*Task to carry out*. Please give the data below again in full, exactly as it stands.

*Lines of data*.

=-=-=-=-=

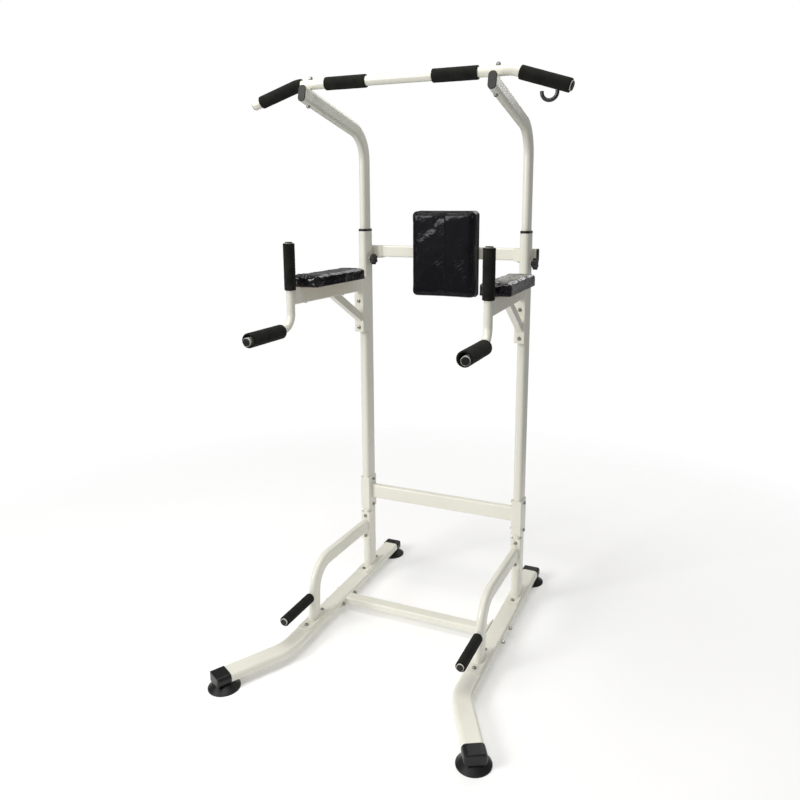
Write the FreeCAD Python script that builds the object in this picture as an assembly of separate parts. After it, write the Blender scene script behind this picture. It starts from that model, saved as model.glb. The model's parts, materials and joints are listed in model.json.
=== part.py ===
import FreeCAD, Part
import math
import os

# Free-standing power tower: pull-up bar, dip arms with elbow pads, back pad and
# push-up grips on a two-rail base.  Millimetres, +Z up, the user stands on the
# -Y side.  The origin is on the floor, in the middle of the base's length and
# width.  "forward" distances run from the upright's axis towards -Y.

# ---------------------------------------------------------------- driving sizes
upright_spacing = 580.0         # between the two upright axes
upright_top = 1317.0            # top end of the upright tube
front_foot_forward = 769.0      # upright axis to the front feet's centre
rear_foot_back = 198.0          # upright axis to the rear feet's centre
foot_radius = 48.0              # round rubber sole
mast_travel = 300.0             # height range of the pull-up bar
mast_settings = 6               # heights the bar can be set to, lowest included

upright_x = upright_spacing / 2
upright_y = (front_foot_forward - rear_foot_back) / 2   # centres the base on Y = 0

# ---------------------------------------------------------------- tube stock
big_width, big_depth, big_radius = 30.0, 60.0, 12.0     # base rails and uprights
big_wall = 1.5
oval_width, oval_depth, oval_radius = 25.0, 50.0, 12.4  # mast arms and curved braces
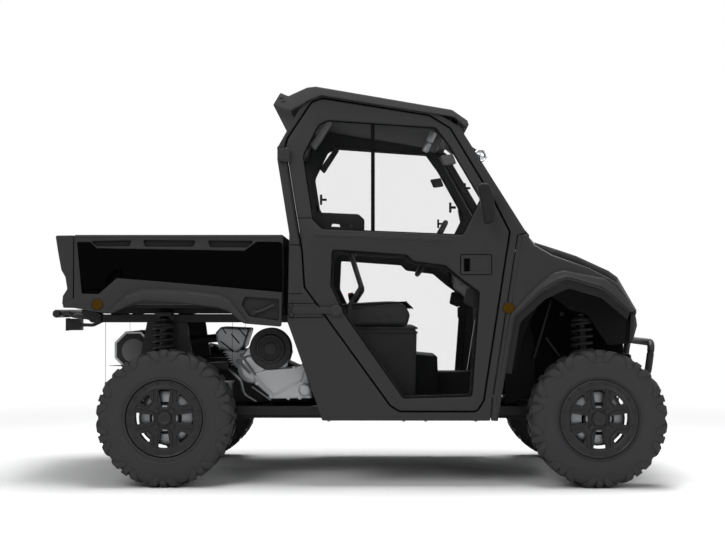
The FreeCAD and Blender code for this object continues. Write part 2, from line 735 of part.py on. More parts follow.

=-=-=-=-=

*Expected answer*.
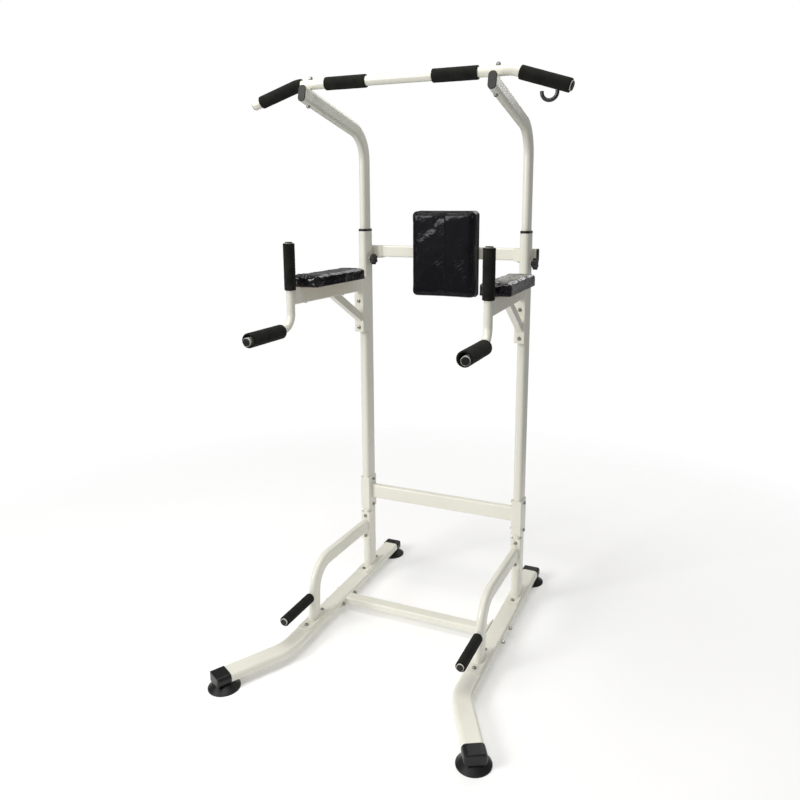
Write the FreeCAD Python script that builds the object in this picture as an assembly of separate parts. After it, write the Blender scene script behind this picture. It starts from that model, saved as model.glb. The model's parts, materials and joints are listed in model.json.
=== part.py ===
import FreeCAD, Part
import math
import os

# Free-standing power tower: pull-up bar, dip arms with elbow pads, back pad and
# push-up grips on a two-rail base.  Millimetres, +Z up, the user stands on the
# -Y side.  The origin is on the floor, in the middle of the base's length and
# width.  "forward" distances run from the upright's axis towards -Y.

# ---------------------------------------------------------------- driving sizes
upright_spacing = 580.0         # between the two upright axes
upright_top = 1317.0            # top end of the upright tube
front_foot_forward = 769.0      # upright axis to the front feet's centre
rear_foot_back = 198.0          # upright axis to the rear feet's centre
foot_radius = 48.0              # round rubber sole
mast_travel = 300.0             # height range of the pull-up bar
mast_settings = 6               # heights the bar can be set to, lowest included

upright_x = upright_spacing / 2
upright_y = (front_foot_forward - rear_foot_back) / 2   # centres the base on Y = 0

# ---------------------------------------------------------------- tube stock
big_width, big_depth, big_radius = 30.0, 60.0, 12.0     # base rails and uprights
big_wall = 1.5
oval_width, oval_depth, oval_radius = 25.0, 50.0, 12.4  # mast arms and curved braces
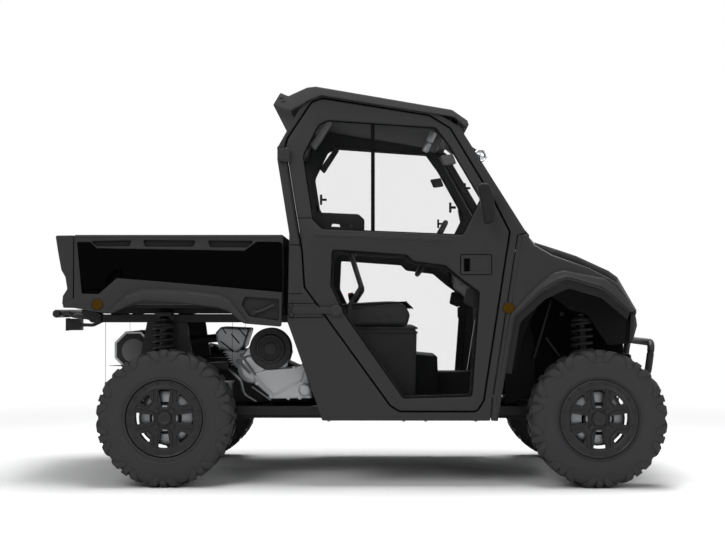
The FreeCAD and Blender code for this object continues. Write part 2, from line 735 of part.py on. More parts follow.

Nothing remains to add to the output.